La problématique est simple. Aujourd’hui, le prix est calculé à partir d’un prix d’arrivée des produits importés dans les territoires mais personne ne sait combien ils ont été achetés. Je dénonçais cela lorsque j’étais dans l’opposition et j’ai de la suite dans les idées. Nous voulons construire la régulation sur des vrais prix de marchés, transparents, connus de tous, et non pas sur des prix augmentés par des frais additionnels non vérifiables. Nous allons discuter de cela avec les compagnies pétrolières. Les préfets seront chargés de conduire les discussions au niveau local avant transmission des textes à l’Autorité de la concurrence.
Pourquoi insistez-vous sur les marges nettes des gérants de station service ?
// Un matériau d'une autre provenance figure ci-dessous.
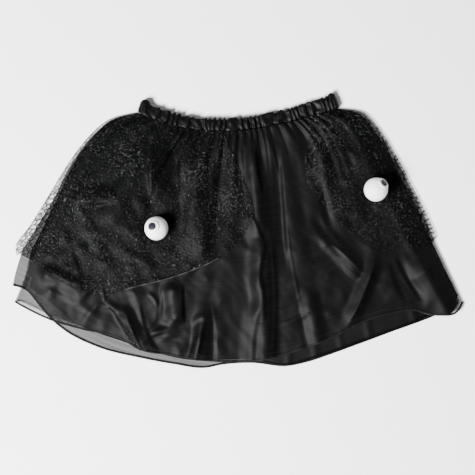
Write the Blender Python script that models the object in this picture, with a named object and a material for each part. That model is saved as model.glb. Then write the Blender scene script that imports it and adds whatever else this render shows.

Cela avait été soulevé dès 2009 par l’avis de l’Autorité de la concurrence. En dépit de leur posture prétendument volontariste, mes prédécesseurs n’ont pas voulu s’y attaquer. En réalité, le niveau de rentabilité est différent selon les stations. Dire, de manière générale, que les stations perdent ou ne perdent pas d’argent à un moment donné est une absurdité. Avec une même marge de détail, certaines en gagnent et d’autres non. Ce n’est pas lié à la taille de la station. Certaines petites structures qui vendent des volumes limitées sont rentables. Mais nous parlons ici de marges brutes, pas du revenu net de la station. Il est nécessaire de distinguer la marge spécifique accordée au gérant de station-service. Il faut bien identifier ce qui lui revient en propre et ce qui revient au propriétaire de la station. En effet, entre le gérant et le pétrolier, qui est tout à la fois son propriétaire et le grossiste qui lui vend son carburant, il y a des reversements sous forme de loyers et de redevances proportionnelles aux volumes de carburant vendus. Nous devons connaître les marges nettes et non plus simplement, comme aujourd’hui, les marges brutes sur lesquelles sont opérés ces prélèvements. Que l’on me comprenne bien : ces prélèvements sont légitimes, en ce qu’ils permettent de rémunérer les investissements et le fonds de commerce. Mais, c’est là une marge qui doit être régulée comme les autres. La rémunération du capital doit être raisonnable et, surtout, elle ne doit pas être déconnectée de la rentabilité réelle de la station service. On ne peut pas se servir un bénéfice avant de l’avoir gagné. Nous allons regarder tout cela en détail à partir des comptes de tous ces opérateurs, à la fois les comptes 2011 que nous avons déjà, mais aussi les comptes 2012 qui vont être disponibles dans quelques jours. Cette meilleure connaissance des marges nettes permettra d’encadrer la répartition des revenus de la chaîne de distribution. Nous voulons défendre le pouvoir d’achat tout en préservant l’emploi.
Que serait pour vous un prix juste de l’essence dans les DOM ?
Toute la politique que je conduis dans les outre-mer est fondée sur une certaine idée de l’équité. Sur ce dossier comme sur beaucoup d’autres. La notion de juste prix n’a pas vraiment de sens puisque les prix varient sans arrêt en fonction des cours du brut et de la parité euro/dollar. Il faut plutôt parler de juste marge. Il peut y avoir un écart entre les prix à la pompe dans les outre-mer et dans l’hexagone, car cela dépend du niveau des taxes sur les carburants, avec des différences de taxation entre les territoires puisque ce sont des taxes locales. Pour cette raison, le gazole est d’ailleurs moins cher dans certains territoires que dans l’hexagone. L’idéal serait que cet écart soit parfaitement expliqué et qu’il garantisse l’absence de rente de monopole et qu’ensuite, les prix augmentent ou baissent dans les mêmes proportions dans les outre-mer et dans l’hexagone en fonction de la variation des cours. Chacun est à même de comprendre qu’une même activité en concurrence dans l’Hexagone et en monopole dans les outre-mer doit aboutir à des marges comparables. Le nouveau mode de fixation des prix qui devrait entrer en vigueur cet été a été conçu pour répondre à cet objectif et pour répondre aux attentes des consommateurs.